Pour les collectivités locales en charge de ces déploiements, la facture est salée. Selon l’Avicca qui les représente, il manquerait entre 2 et 3 milliards d’euros pour boucler le financement des réseaux d’initiative publique (RIP). Des surcoûts liés à la hausse des matières premières et à des études préalables pas toujours fiables sur l’état réel des infrastructures.

L’État a certes mis la main à la poche, débloquant 570 millions d’euros supplémentaires en 2022. Mais cela reste insuffisant pour combler le déficit, d’autant que les marges de manœuvre budgétaires des collectivités se réduisent comme peau de chagrin. Résultat, certains chantiers prennent du retard, quand d’autres sont carrément à l’arrêt. Un coup dur pour les territoires concernés, qui voient s’éloigner la promesse d’un accès au très haut débit pour tous.

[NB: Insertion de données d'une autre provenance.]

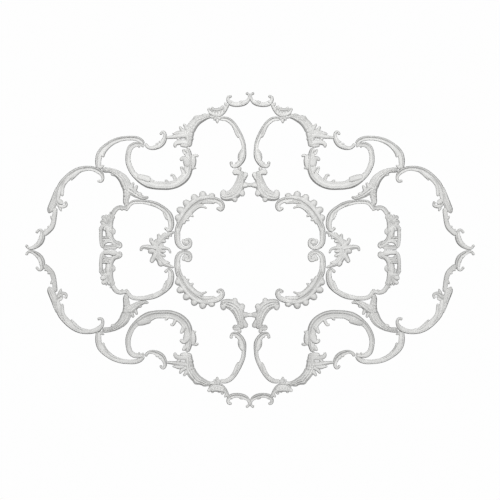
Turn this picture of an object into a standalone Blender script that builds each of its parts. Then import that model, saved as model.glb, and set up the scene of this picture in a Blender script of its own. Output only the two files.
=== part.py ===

L’épineuse question de la pérennité des réseaux

Au-delà du déploiement, c’est la question de la pérennité et de la résilience des infrastructures dans le temps qui inquiète. Car une fois la fibre tirée, encore faut-il l’entretenir et garantir un service de qualité aux abonnés. Or les opérateurs rechignent à mettre la main au portefeuille, arguant que le modèle économique n’est pas viable sur le long terme. Les collectivités, elles, n’ont pas forcément les moyens humains et financiers d’assurer cette maintenance.

Bref, le chantier de la fibre ressemble de plus en plus à un paquebot lancé à pleine vitesse, mais dont on ne sait pas vraiment qui tiendra la barre une fois arrivé à destination. Un flou artistique dommageable, à l’heure où le numérique est devenu un facteur clé d’attractivité et de compétitivité des territoires. Il y a urgence à trouver des solutions pérennes, sous peine de voir le formidable élan de la dernière décennie retomber comme un soufflé.

Quel modèle économique pour la fibre de demain ?

Pour sortir de l’ornière, plusieurs pistes sont sur la table. Certains plaident pour un New Deal entre opérateurs et collectivités, avec un partage plus équitable des investissements et des responsabilités. D’autres militent pour un retour en force de la puissance publique, via des investissements massifs ou des subventions ciblées. Une chose est sûre : il faudra faire preuve d’inventivité pour inventer le modèle économique de la fibre de demain.

Car ne nous y trompons pas : derrière les débats techniques et financiers, c’est bien l’avenir numérique de la France qui se joue. La fibre est un outil indispensable pour réduire la fracture territoriale, favoriser l’innovation et doper la croissance. Encore faut-il s’en donner les moyens, en assumant que cela a un coût. La balle est désormais dans le camp des pouvoirs publics et du régulateur. A eux de fixer un cap clair et ambitieux, pour que le chantier de la fibre ne reste pas à quai.